While other areas of knowledge focus on individual aspects of reality, the disciplines of Philosophy and Theology uniquely investigate reality as a coherent whole—its ultimate epistemological, ontological, and metaphysical nature, including our relational place within it.

For their particularly thought-provoking questions, prizes were awarded to the following students:

  • Calli (Upper III), who asked, “Is the mind the same as the brain, or do we have souls?”
  • Charlotte (Lower IV), who asked, “What is the most important philosophy question?”
  • Hannah (Lower IV), who asked, “When you travel into the past, does the past become your new future?”

Our Philosophy and Theology teachers took on the challenge of answering each of these questions in under a minute! Transcripts can be found below.

Special recognition is also given to Teodora (Upper IV) for her highly commended question:
“If our past experiences shape who we are, and the experiences that are the actions of others are also their past experiences, then who we are is already decided by the past experiences that have already happened. This causes a chain of reactions, shaping us, and the decisions we make are the reactions to the lives we’ve lived, which were formed by the lives of others in the past. So, is fate just a chain reaction of past experiences?”

Is the mind the same as the brain or do we have souls?

Believing in the possibility of a soul means there is hope for life after the death of the physical body, and even the possibility that we existed before we were born.


The philosopher, René Descartes, thought the mind and body are completely different things. He believed the mind (or soul) was a non-physical part of us. It’s responsible for thoughts, emotions, and self-awareness. The brain on the other hand is just part of the physical body. Like Descartes’ friend, the Princess of Bohemia, I wonder about how something non-physical like a soul could interact with and affect the physical body.


I also wonder whether there is still space to believe in a non-physical soul, now that scientists have discovered so much about how our feelings, thoughts and self-awareness are shaped by our physical bodies, including brain activity.

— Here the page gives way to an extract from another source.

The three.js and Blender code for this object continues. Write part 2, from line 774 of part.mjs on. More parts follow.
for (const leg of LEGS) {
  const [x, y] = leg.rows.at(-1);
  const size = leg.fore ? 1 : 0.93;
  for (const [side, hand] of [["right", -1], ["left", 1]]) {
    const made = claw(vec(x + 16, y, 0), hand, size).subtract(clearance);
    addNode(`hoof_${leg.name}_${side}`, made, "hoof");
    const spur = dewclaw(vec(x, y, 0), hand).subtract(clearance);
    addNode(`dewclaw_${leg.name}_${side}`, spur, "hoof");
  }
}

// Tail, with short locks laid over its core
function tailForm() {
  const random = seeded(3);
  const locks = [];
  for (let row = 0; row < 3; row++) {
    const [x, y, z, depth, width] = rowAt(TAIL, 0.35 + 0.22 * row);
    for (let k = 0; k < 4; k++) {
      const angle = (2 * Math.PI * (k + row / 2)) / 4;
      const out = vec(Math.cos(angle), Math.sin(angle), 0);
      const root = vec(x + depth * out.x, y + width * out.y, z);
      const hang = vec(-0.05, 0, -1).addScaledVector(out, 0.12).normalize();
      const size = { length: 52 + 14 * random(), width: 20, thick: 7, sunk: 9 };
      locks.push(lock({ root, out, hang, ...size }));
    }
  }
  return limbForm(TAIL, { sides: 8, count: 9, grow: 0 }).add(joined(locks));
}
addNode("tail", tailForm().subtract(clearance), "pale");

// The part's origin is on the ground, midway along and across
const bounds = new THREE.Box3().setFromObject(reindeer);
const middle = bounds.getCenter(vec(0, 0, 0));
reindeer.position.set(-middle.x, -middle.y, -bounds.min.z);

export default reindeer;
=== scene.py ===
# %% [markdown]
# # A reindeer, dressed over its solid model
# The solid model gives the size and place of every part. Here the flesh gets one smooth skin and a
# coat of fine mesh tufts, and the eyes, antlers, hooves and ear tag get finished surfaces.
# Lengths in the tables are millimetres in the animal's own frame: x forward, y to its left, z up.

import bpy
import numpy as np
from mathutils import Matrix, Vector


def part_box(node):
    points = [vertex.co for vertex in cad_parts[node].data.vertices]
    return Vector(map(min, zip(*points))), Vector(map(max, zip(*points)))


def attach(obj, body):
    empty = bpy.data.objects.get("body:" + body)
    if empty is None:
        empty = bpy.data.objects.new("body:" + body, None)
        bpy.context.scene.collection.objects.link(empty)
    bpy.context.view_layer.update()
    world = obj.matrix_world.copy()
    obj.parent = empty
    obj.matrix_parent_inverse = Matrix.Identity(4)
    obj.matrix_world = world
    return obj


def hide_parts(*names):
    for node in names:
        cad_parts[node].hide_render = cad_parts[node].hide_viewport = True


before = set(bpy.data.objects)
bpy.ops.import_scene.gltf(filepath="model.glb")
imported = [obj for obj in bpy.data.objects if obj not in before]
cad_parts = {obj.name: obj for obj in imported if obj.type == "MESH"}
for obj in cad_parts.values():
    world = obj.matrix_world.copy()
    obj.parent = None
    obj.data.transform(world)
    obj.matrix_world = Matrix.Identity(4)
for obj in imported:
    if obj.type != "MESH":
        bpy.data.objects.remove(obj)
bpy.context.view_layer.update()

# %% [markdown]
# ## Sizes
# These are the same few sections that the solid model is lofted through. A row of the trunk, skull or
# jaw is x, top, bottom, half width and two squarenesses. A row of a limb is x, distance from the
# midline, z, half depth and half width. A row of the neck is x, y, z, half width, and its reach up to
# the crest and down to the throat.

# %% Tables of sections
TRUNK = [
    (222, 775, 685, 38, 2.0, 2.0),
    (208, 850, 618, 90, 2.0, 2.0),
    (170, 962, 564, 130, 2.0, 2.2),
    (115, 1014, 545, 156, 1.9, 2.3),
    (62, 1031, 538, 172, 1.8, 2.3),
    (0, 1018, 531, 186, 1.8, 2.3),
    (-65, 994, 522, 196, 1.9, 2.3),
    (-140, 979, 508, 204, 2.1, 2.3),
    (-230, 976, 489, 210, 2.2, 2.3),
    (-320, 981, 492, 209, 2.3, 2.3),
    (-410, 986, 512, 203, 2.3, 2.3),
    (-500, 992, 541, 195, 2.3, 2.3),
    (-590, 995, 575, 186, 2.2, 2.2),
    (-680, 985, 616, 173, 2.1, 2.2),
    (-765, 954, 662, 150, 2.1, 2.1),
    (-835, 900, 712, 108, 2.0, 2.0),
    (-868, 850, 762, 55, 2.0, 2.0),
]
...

The philosopher Patricia Churchland thinks we should accept that we are just physical beings, and that the things we associate with a mind or soul, are really just complex physical processes happening in the brain. Similarly, Daniel Dennet argues that the feeling we have that we are something more than a brain is an illusion created by brain activity.

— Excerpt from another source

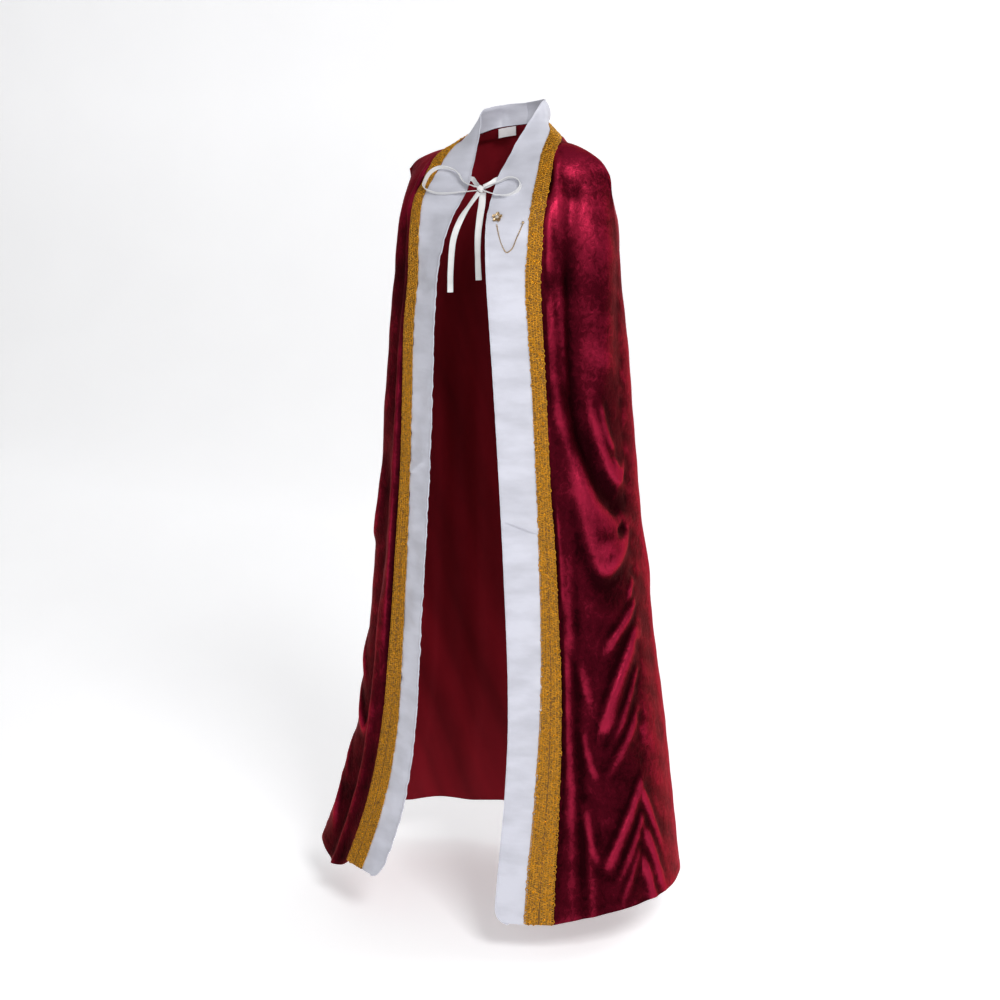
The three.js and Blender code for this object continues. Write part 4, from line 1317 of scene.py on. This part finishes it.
def braid_cover(side, drops):
    """The braid's looped cord with its groove and the groove's dashes of painted shade, and its sequins."""
    look = settings().braid
    pitch = look.pitch / MM
    rows = row_drops(side, drops, pitch)
    places, spread = loop_places(rows, pitch)
    spots = strip_point(side, places, spread)
    outs = outward(strip_point, side, np.clip(places, BACK_NECK + NECK_MARGIN, HEM_DROP), spread)
    above = strip_point(side, places - LOOP_STEP, spread)
    alongs = unit(strip_point(side, places + LOOP_STEP, spread) - above)
    spots = spots + outs * (SEAM_GAP + BRAID_WALL)
    gold = finish("gold cord", braid_material, look.light, look.dark, 0.6)
    loop = ring_unit("cord loop", *LOOP_SIZE, 10, 4, LOOP_LIFT_AT_END)
    cord = strew("cord", loop, spots, outs, alongs, gold, LOOP_SPREAD, LOOP_SPIN, look.seed)
    loops = join(f"loops_{SIDE_NAMES[side]}", [cord, groove_shade_dashes(side, rows, look.seed)])
    random = np.random.default_rng(look.seed)
    chosen = random.choice(len(spots), len(spots) // LOOPS_PER_SEQUIN, replace=False)
    film = finish("sequin film", braid_material, shade(look.light, 1.4), look.light, 0.95, SEQUIN_ROUGH)
    sequins = strew(
        f"sequins_{SIDE_NAMES[side]}",
        bead_unit("sequin", SEQUIN_RADII, 8, 1),
        (spots + outs * SEQUIN_LIFT)[chosen],
        outs[chosen],
        alongs[chosen],
        film,
        SEQUIN_SPREAD,
        LOOP_SPIN,
        look.seed,
    )
    return loops, sequins


def make_braid(side):
    """A flat ground with lines of looped cord and small sequins on it."""
    look = settings().braid
    drops = np.concatenate([NECK_DROPS, BODY_DROPS])
    drop, _, points = strip_grid(side, np.linspace(1, 2, BRAID_COLUMNS), drops)
    # The ground's dark gold is partly its own colour and partly painted shade in the gaps between loops
    ground = finish("braid ground", braid_material, shade(look.light, 0.38), look.dark, 0.2)
    uv = cloth_uv(points, drop)
    wall = BRAID_WALL - BRAID_RELIEF
    lift = SEAM_GAP + BRAID_WALL - BRAID_RELIEF
    base = shell(f"braid_{SIDE_NAMES[side]}_cloth", side, points, wall, uv, [ground], lift=lift)
    loops, sequins = braid_cover(side, drops)
    settle(base, "gold_braid", f"braid_{SIDE_NAMES[side]}")
    settle(loops, "gold_braid")
    settle(sequins, "gold_braid")


# Ribbon tie, as in the solids: knot, strands, loops and tails
KNOT = np.array([6, -106, -77.0])
KNOT_SIZE = np.array([7.1, 4.6, 6.4])
KNOT_DRAW = 0.98
KNOT_RINGS, KNOT_AROUND = 28, 48
STRAND_DROP, STRAND_ACROSS = 91, [0.12, 0.04, -0.04]
STRAND_REACH, STRAND_SAG = 6.4, 1
STRAND_WIDTH = 9
LOOP_WIDTH = 8
NARROW_CUT, NARROW_CUP = 11, 0.3
LOOP_LIFT = 1.4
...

What do you think: can everything about our thoughts, feelings, and sense of self be explained by the brain on its own?
Mrs Jest

What is the most important philosophy question?

There are plenty of good candidates. Philosophers who are interested in the nature and limits of human knowledge might argue that the most fundamental and therefore important question is ‘what can we know?’ because until we sort out an answer to that question, all others might just be a waste of our time. For ethicists, the most important question is probably ‘what is moral’ and its corollary: ‘what should I do?’

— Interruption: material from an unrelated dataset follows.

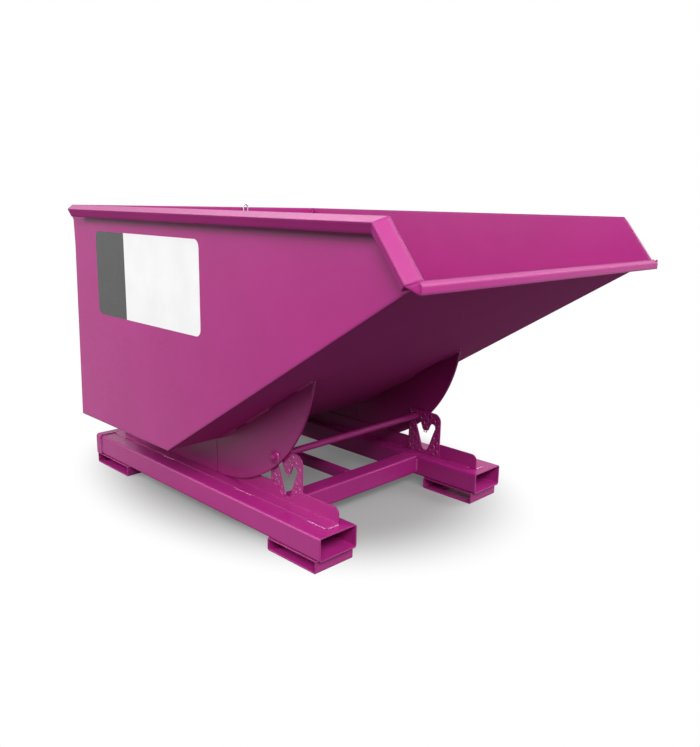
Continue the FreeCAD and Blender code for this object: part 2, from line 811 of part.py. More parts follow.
def make_back_plate():
    return plate("back_plate", less("side_inside"), "side_inside * 2", [
        ("floor_back_y", "floor_top"),
        ("bend_y", "back_bend_height"),
        ("back_top_y", "crest_height"),
        ("back_top_y - back_wall", "crest_height"),
        ("bend_y - back_wall", "back_bend_height"),
        ("floor_back_y - back_wall", "floor_top"),
    ])


def rim_section(side, level):
    """Corners of the folded rim, outwards along its sloped face and back under it."""
    corners = [
        ("body_half_width", level),
        ("rim_edge_x", minus(level, "rim_droop")),
        ("rim_foot_x", minus(level, "rim_foot_down")),
        ("rim_foot_x - rim_wall * cos(rim_lean)", minus(level, "rim_foot_down - rim_wall * sin(rim_lean)")),
        ("rim_bend_x", minus(level, "rim_bend_down")),
        ("body_half_width", minus(level, "rim_wall / cos(rim_slant)")),
    ]
    return [(at_side(side, across), up) for across, up in corners]


def make_side_rim(side):
    """Rim swept along the top of the side plate and down the edge of the mouth, mitred at the corner."""
    body = new_body("side_rim_" + side)
    route = new_sketch(body, body.Name + "_route", "YZ_Plane", at_side(side, "body_half_width"))
    stations = [("back_top_y", "crest_height"), ("crest_y", "crest_height"), ("lip_y", "lip_top_z")]
    points = [FreeCAD.Vector(value(along), value(up), 0) for along, up in stations]
    for index in range(len(stations) - 1):
        route.addGeometry(Part.LineSegment(points[index], points[index + 1]))
        hold(route, "DistanceX", index, 1, stations[index][0])
        hold(route, "DistanceY", index, 1, stations[index][1])
    route.addConstraint(Sketcher.Constraint("Coincident", 0, 2, 1, 1))
    hold(route, "DistanceX", 1, 2, stations[-1][0])
    hold(route, "DistanceY", 1, 2, stations[-1][1])
    section = new_sketch(body, body.Name + "_section", "XZ_Plane", less("back_top_y"))
    draw(section, rim_section(side, "crest_height"))
    sweep = body.newObject("PartDesign::AdditivePipe", body.Name + "_sweep")
    sweep.Profile = section
    sweep.Spine = (route, ["Edge1", "Edge2"])
    sweep.Transition = "Right corner"
    start = "body_half_width - overrun"
    finish = "rim_edge_x + overrun"
    skew = "rim_skew / rim_out"
    cut_through(body, "skew_cut", "XY_Plane", lambda sketch: draw(sketch, [
        (at_side(side, start), "back_top_y + overrun * " + skew),
        (at_side(side, finish), "back_top_y - rim_skew - overrun * " + skew),
        (at_side(side, finish), "back_top_y + rim_skew"),
        (at_side(side, start), "back_top_y + rim_skew"),
    ]))
    foot_z = "crest_height - rim_foot_down"
    below = minus(foot_z, "overrun")
    cut_through(body, "return_cut", "YZ_Plane", lambda sketch: draw(sketch, [
        ("back_top_y - rim_skew", "crest_height - rim_droop"),
        ("return_end_y", foot_z),
        ("return_end_y", below),
        ("back_top_y + overrun", below),
        ("back_top_y + overrun", "crest_height - rim_droop"),
    ]))
    return body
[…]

But I think that you may have just asked the most important question that any philosopher can ask herself.


Being a philosopher is hard work. Philosophy requires careful thought and sustained effort. All philosophers work on questions that they believe are important and interesting. So from a practical perspective, determining which is the most important philosophical question is the starting point for any philosopher. As the philosopher Søren Kierkegaard put it, ‘what use would it be for me to discover a so-called objective truth…. if it had no deeper meaning for me and for my life?’


Philosophy is a conversation between thinkers, each of whom has their own interests, passions, and preoccupations. The philosopher Immanuel Kant was ‘awakened from slumber’ and inspired to write what is probably his most important work after reading the philosophy of David Hume. If you haven’t already figured out what the most important philosophy question is for you, you only need to read some more philosophy to see what other philosophers care about and start to formulate your own answer. As Kant would say: Sapere Aude!
Dr Cuthbertson

When you travel into the past, does the past become your new future?

Yes. When Doctor Who visited the Aztec empire, he told his companion, Barbara, “you can’t rewrite history! Not one line!” – it was not possible for Barbara to make meaningful change because in that view time would simply reassert itself. The things that were always going to happen would continue to happen. The events that she remembered from the past would therefore still be the events that took place in her new future.

Or perhaps no… Doctor Who soon abandoned the “observers unable to make changes” format. In the most recent series, new companion Ruby treads on a bug in prehistoric times and is instantly transformed into a different species. This is an example of the butterfly effect, an aspect of chaos theory. A small change in the past results in huge changes in the future. However, not only has Ruby’s species changed but all of her memories have updated to fit her new situation. So although the past has changed, she is now remembering the new past, so that past is still her future.

So still yes.

Or perhaps no… In Back to the Future, Marty McFly changes his future, just as Ruby did and when he returns at the end of the movie, he now belongs to a wealthier family as a result of his actions in the past. However, unlike Ruby, Marty retains all of his former memories. He has simply been diverted along a different path. He has created a new universe, branching off from the original in 1955, like a train directed onto a new track. All of the events that he remembered happened in that other universe, but in the new alternative universe different events have occurred, so Marty’s past is not in his future. A new set of events will be.